- [GIVEN INSTRUCTION]
Count how many lines hold the word "this" and give that number as the whole answer.

[Data records]
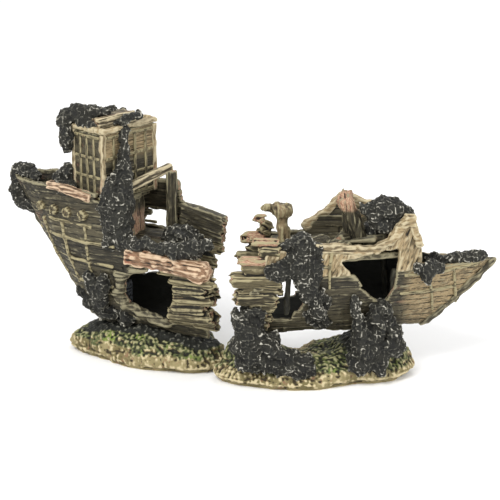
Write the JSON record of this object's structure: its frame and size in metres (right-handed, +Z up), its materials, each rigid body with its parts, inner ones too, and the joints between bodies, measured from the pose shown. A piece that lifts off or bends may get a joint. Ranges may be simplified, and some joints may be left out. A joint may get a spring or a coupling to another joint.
{
  "type": "sunken ship aquarium ornament",
  "caption": "Two free-standing halves of a wrecked sailing ship on rock bases, hollow and open for fish, with an air stone in the stern half.",
  "frame": {"origin": "centre of the bounding box at the floor, both halves standing on one flat floor as displayed", "axes": "+X to the right, the way the bow half points, +Y away from the viewer of the display side, +Z up"},
  "size_m": [0.3408, 0.1301, 0.1749],
  "materials": {
    "dark_timber": "cast resin, painted as dark sunken timber, matt with a faint varnish",
    "pale_timber": "cast resin, painted as worn pale timber",
    "raw_timber": "cast resin, painted as freshly broken timber",
    "rock": "cast resin, painted as stone with moss on top",
    "coral": "cast resin, painted black and dry-brushed pale grey",
    "air_tube": "moulded plastic tube",
    "air_stone": "bonded mineral grit, porous"
  },
  "bodies": {
    "stern_half": {"air_tube": "air_tube", "cabin_corner_posts": "pale_timber", "cabin_roof": "pale_timber", "cabin_walls": "pale_timber", "cabin_window_bars": "pale_timber", "coral_cabin_column": "coral", "coral_cabin_corner": "coral", "coral_roof": "coral", "coral_stern_deck": "coral", "coral_stern_heel": "coral", "poop_deck": "dark_timber", "porch_bulkhead": "dark_timber", "porch_lintel": "raw_timber", "porch_posts": "raw_timber", "port_bulwark_stub": "raw_timber", "porthole_bosses": "dark_timber", "quarter_rail": "raw_timber", "roof_wreckage": "raw_timber", "stern_battens_port": "dark_timber", "stern_battens_starboard": "dark_timber", "stern_broken_strakes": "raw_timber", "stern_deck": "dark_timber", "stern_hull_port": "dark_timber", "stern_hull_starboard": "dark_timber", "stern_post": "dark_timber", "stern_rock_base": "rock", "wale_beam": "raw_timber"},
    "bow_half": {"bollard": "dark_timber", "bow_battens_port": "dark_timber", "bow_battens_starboard": "dark_timber", "bow_broken_strakes": "raw_timber", "bow_deck": "dark_timber", "bow_hull_port": "dark_timber", "bow_hull_starboard": "dark_timber", "bow_rock_base": "rock", "bow_stem": "dark_timber", "coral_bow_band": "coral", "coral_bow_mound": "coral", "coral_bow_pillar": "coral", "coral_forecastle": "coral", "coral_prow": "coral", "deck_barrels": "raw_timber", "deck_wreckage": "raw_timber", "forecastle_bulkhead": "dark_timber", "forecastle_rail": "pale_timber", "forecastle_side_port": "dark_timber", "forecastle_side_starboard": "dark_timber", "inner_frames": "dark_timber", "mast_stump": "raw_timber", "prow_deck": "pale_timber"},
    "diffuser": {"air_stone": "air_stone"}
  },
  "joints": [
    {"name": "halves_apart", "type": "slide", "parent": "stern_half", "child": "bow_half", "axis": [1, 0, 0], "range_m": [0, 0.12]},
    {"name": "stone_pull", "type": "slide", "parent": "stern_half", "child": "diffuser", "axis": [0, 0, 1], "range_m": [0, 0.02]}
  ]
}
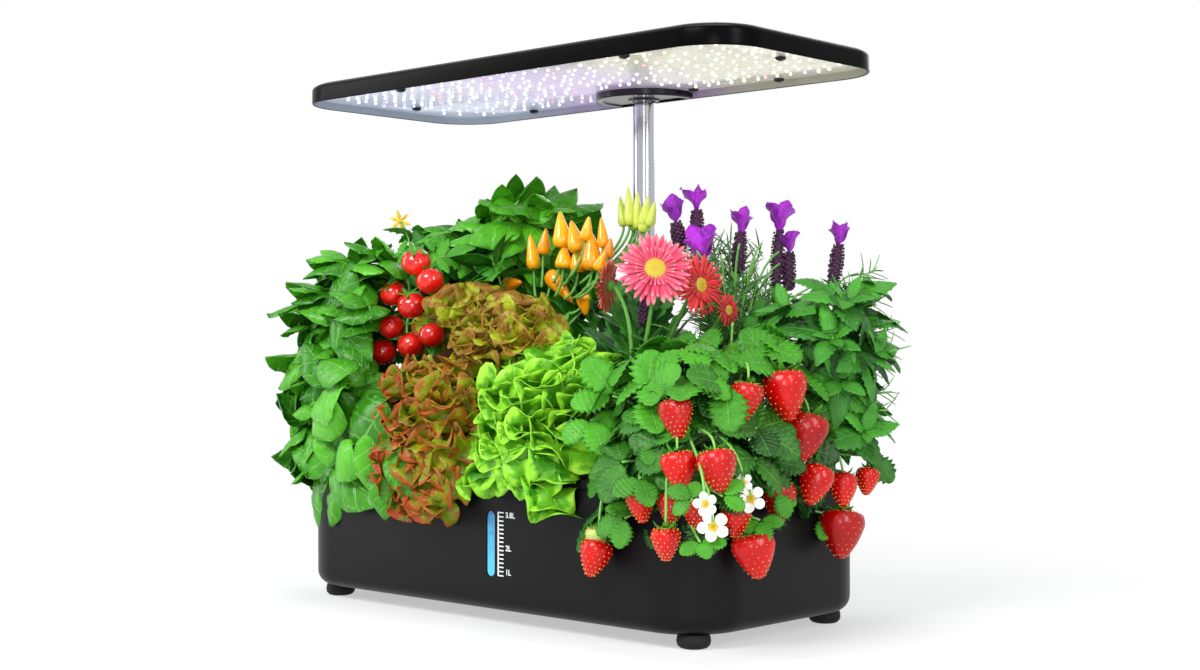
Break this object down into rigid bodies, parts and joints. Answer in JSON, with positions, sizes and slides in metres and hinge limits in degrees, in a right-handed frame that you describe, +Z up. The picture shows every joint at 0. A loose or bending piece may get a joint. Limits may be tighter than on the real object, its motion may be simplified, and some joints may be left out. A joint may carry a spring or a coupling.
{
  "type": "countertop hydroponic garden",
  "caption": "Countertop hydroponic garden: water tank on rubber feet, lift-off grow deck with net baskets and plants, pump, and a lamp head on a telescopic mast.",
  "frame": {"origin": "on the table under the middle of the tank", "axes": "+Z up, -Y towards the front wall with the sight window, +X to the right of a person facing it"},
  "size_m": [0.476, 0.24, 0.392],
  "materials": {
    "tank_plastic": "satin charcoal, fine moulded grain",
    "deck_plastic": "satin black",
    "basket_plastic": "satin black, thin wall",
    "gloss_black_plastic": "half gloss black",
    "hub_plastic": "gloss black, seen in violet light",
    "button_plastic": "satin grey",
    "window_plastic": "clear, blue tint",
    "rubber": "matt black",
    "steel": "polished stainless",
    "led_board": "glossy silver-white coating with LED packages",
    "screw_black": "black oxide, domed head",
    "circuit_board": "green solder mask",
    "basil_leaf": "smooth cupped leaf",
    "red_lettuce_leaf": "frilled leaf, green base and red-brown frill",
    "green_lettuce_leaf": "frilled bright green leaf",
    "strawberry_leaf": "toothed leaf, red fruit and white flowers",
    "tomato_leaf": "lobed leaf, red fruit",
    "pepper_leaf": "smooth leaf, orange and pale yellow fruit",
    "gerbera_leaf": "lobed leaf, pink and red flowers",
    "lavender_leaf": "needle leaf, violet flower spikes",
    "mint_leaf": "toothed leaf with sunk veins"
  },
  "bodies": {
    "tank": {"reservoir": "tank_plastic", "sight_window": "window_plastic", "window_gasket": "rubber", "foot_front_left": "rubber", "foot_front_right": "rubber", "foot_rear_left": "rubber", "foot_rear_right": "rubber"},
    "deck": {"grow_deck": "deck_plastic", "control_housing": "gloss_black_plastic", "control_board": "circuit_board", "power_inlet": "deck_plastic", "mast_outer_tube": "steel", "mast_collar": "deck_plastic", "lid_hinge_pin": "steel", "pump_cradle": "deck_plastic", "pump_body": "deck_plastic", "pump_cover": "deck_plastic", "pump_lead": "rubber"},
    "lamp_head": {"mast_inner_tube": "steel", "lamp_hub": "hub_plastic", "lamp_shell": "gloss_black_plastic", "led_board": "led_board", "lamp_screw_1": "screw_black", "lamp_screw_2": "screw_black", "lamp_screw_3": "screw_black", "lamp_screw_4": "screw_black", "lamp_screw_5": "screw_black", "lamp_screw_6": "screw_black", "lamp_screw_7": "screw_black", "lamp_screw_8": "screw_black"},
    "lid": {"water_lid": "deck_plastic"},
    "light_key": {"light_button": "button_plastic"},
    "pump_key": {"pump_button": "button_plastic"},
    "rotor": {"impeller": "button_plastic"},
    "pod_01": {"net_basket_01": "basket_plastic", "basil_plant_front": "basil_leaf"},
    "pod_02": {"net_basket_02": "basket_plastic", "red_lettuce_plant": "red_lettuce_leaf"},
    "pod_03": {"net_basket_03": "basket_plastic", "green_lettuce_plant": "green_lettuce_leaf"},
    "pod_04": {"net_basket_04": "basket_plastic", "strawberry_plant_front": "strawberry_leaf"},
    "pod_05": {"net_basket_05": "basket_plastic", "tomato_plant": "tomato_leaf"},
    "pod_06": {"net_basket_06": "basket_plastic", "pepper_plant": "pepper_leaf"},
    "pod_07": {"net_basket_07": "basket_plastic", "gerbera_plant": "gerbera_leaf"},
    "pod_08": {"net_basket_08": "basket_plastic", "strawberry_plant_side": "strawberry_leaf"},
    "pod_09": {"net_basket_09": "basket_plastic", "basil_plant_corner": "basil_leaf"},
    "pod_10": {"net_basket_10": "basket_plastic", "basil_plant_rear": "basil_leaf"},
    "pod_11": {"net_basket_11": "basket_plastic", "lavender_plant": "lavender_leaf"},
    "pod_12": {"net_basket_12": "basket_plastic", "mint_plant": "mint_leaf"}
  },
  "joints": [
    {"name": "deck_lift", "type": "slide", "parent": "tank", "child": "deck", "axis": [0, 0, 1], "range_m": [0, 0.04]},
    {"name": "mast_slide", "type": "slide", "parent": "deck", "child": "lamp_head", "axis": [0, 0, 1], "range_m": [-0.05, 0.07]},
    {"name": "water_lid_hinge", "type": "hinge", "parent": "deck", "child": "lid", "pos_m": [-0.051, 0.0872, 0.1079], "axis": [-1, 0, 0], "range_deg": [0, 105]},
    {"name": "light_button_press", "type": "slide", "parent": "deck", "child": "light_key", "axis": [0, 0, -1], "range_m": [0, 0.0012], "stiffness_N_per_m": 800},
    {"name": "pump_button_press", "type": "slide", "parent": "deck", "child": "pump_key", "axis": [0, 0, -1], "range_m": [0, 0.0012], "stiffness_N_per_m": 800},
    {"name": "impeller_spin", "type": "hinge", "parent": "deck", "child": "rotor", "pos_m": [0, 0.059, 0.0321], "axis": [0, -1, 0], "continuous": true},
    {"name": "pod_01_lift", "type": "slide", "parent": "deck", "child": "pod_01", "axis": [0, 0, 1], "range_m": [0, 0.05]},
    {"name": "pod_02_lift", "type": "slide", "parent": "deck", "child": "pod_02", "axis": [0, 0, 1], "range_m": [0, 0.05]},
    {"name": "pod_03_lift", "type": "slide", "parent": "deck", "child": "pod_03", "axis": [0, 0, 1], "range_m": [0, 0.05]},
    {"name": "pod_04_lift", "type": "slide", "parent": "deck", "child": "pod_04", "axis": [0, 0, 1], "range_m": [0, 0.05]},
    {"name": "pod_05_lift", "type": "slide", "parent": "deck", "child": "pod_05", "axis": [0, 0, 1], "range_m": [0, 0.05]},
    {"name": "pod_06_lift", "type": "slide", "parent": "deck", "child": "pod_06", "axis": [0, 0, 1], "range_m": [0, 0.05]},
    {"name": "pod_07_lift", "type": "slide", "parent": "deck", "child": "pod_07", "axis": [0, 0, 1], "range_m": [0, 0.05]},
    {"name": "pod_08_lift", "type": "slide", "parent": "deck", "child": "pod_08", "axis": [0, 0, 1], "range_m": [0, 0.05]},
    {"name": "pod_09_lift", "type": "slide", "parent": "deck", "child": "pod_09", "axis": [0, 0, 1], "range_m": [0, 0.05]},
    {"name": "pod_10_lift", "type": "slide", "parent": "deck", "child": "pod_10", "axis": [0, 0, 1], "range_m": [0, 0.05]},
    {"name": "pod_11_lift", "type": "slide", "parent": "deck", "child": "pod_11", "axis": [0, 0, 1], "range_m": [0, 0.05]},
    {"name": "pod_12_lift", "type": "slide", "parent": "deck", "child": "pod_12", "axis": [0, 0, 1], "range_m": [0, 0.05]}
  ]
}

- [EXERCISE OUTPUT]
2